Enter the number weighting provision to little notice but much effect. The weighting system is applied under EFIG only after the state share is determined, supposedly to move EFIG money away from districts presumed to be favored under the state's inequitable funding system, and send it to districts presumed to be disfavored. Under EFIG, the weighting system only affects distribution of funds within the individual states, not between states. But it is a super powerful weighting system.

Under EFIG, there are actually three separate sets of weighting brackets. One set of brackets uses weights that are identical to those used elsewhere in Title I. But the other two are super and super-duper weighting systems with substantially heavier weights. Which weighting system is used in a given state? It depends on how inequitable the state's funding system is, of course.

If it's reasonably equitable, no need to really fret over those high poverty schools, so the standard weighting system is used. If it's somewhat worse, the state gets socked with the super heavy weighting system, and more of the money goes to districts that benefit from weighting the student count (and that means mostly larger districts that benefit from number weighting, whether they are high-poverty districts or not).

Only the ultra inequitable states are clobbered with the super-duper weighting system under EFIG, and there are currently only two — Louisiana and Illinois.

Under the super-duper number weighting system used under EFIG in these two states, a large district can have some Title I students who count as many as six times in the number weighting bracket. There is only one district in these two states large enough to achieve this state of bliss — Chicago.

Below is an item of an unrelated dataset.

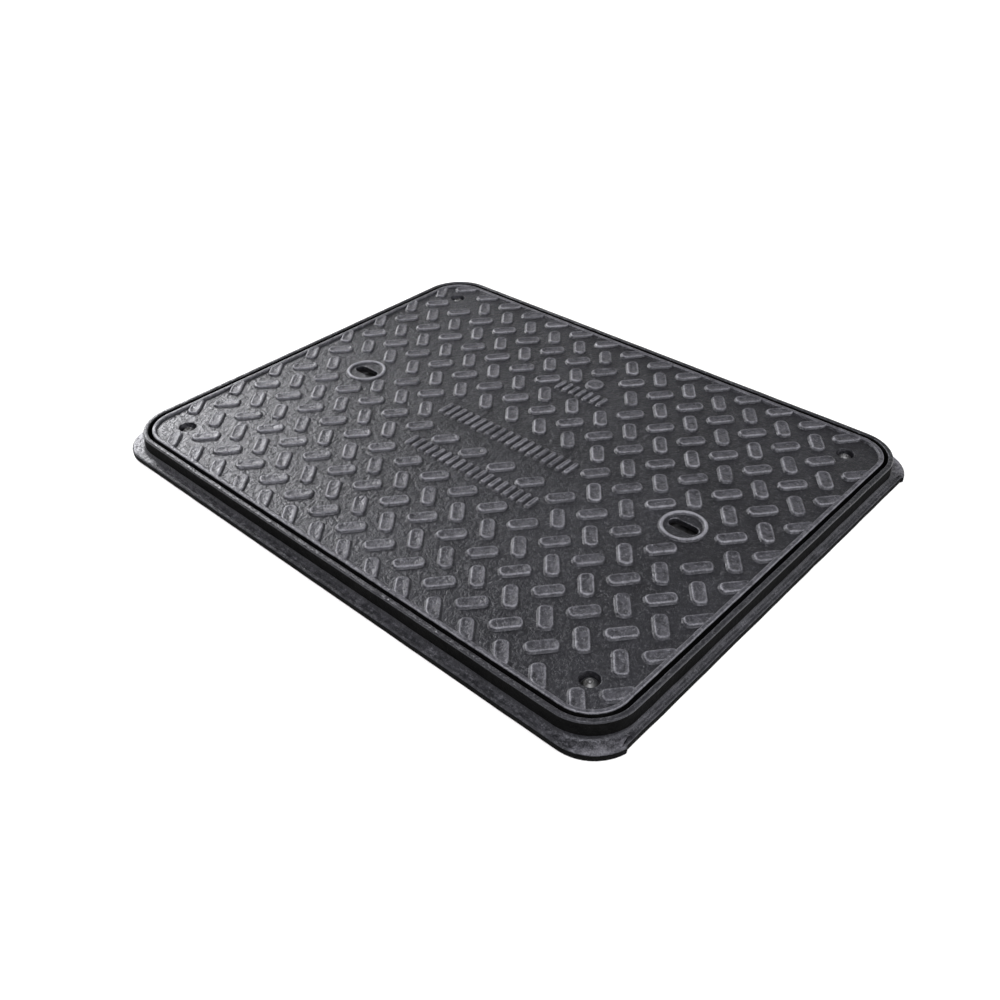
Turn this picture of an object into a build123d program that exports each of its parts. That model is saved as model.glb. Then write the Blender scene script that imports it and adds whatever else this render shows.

Overachieve is more like it. This school year, Chicago places over 102,000 of its 138,000 Title I formula students in the super-duper top-weighted EFIG number bracket, where each counts as six students. As a result, those 138,000 students are magically transformed into well over 759,000 students when it comes to divvying up the EFIG pie in Illinois.

That's a big part of the reason why Chicago gets 66% more money per Title I student than the average Rural 900 district with a poverty rate well over one-third higher than Chicago's.

We wonder if Education Secretary Arne Duncan knew how blessed he was when he was Superintendent of the City of Chicago School District. More important, we wonder if he knows now that he is responsible for leading change in federal education policy?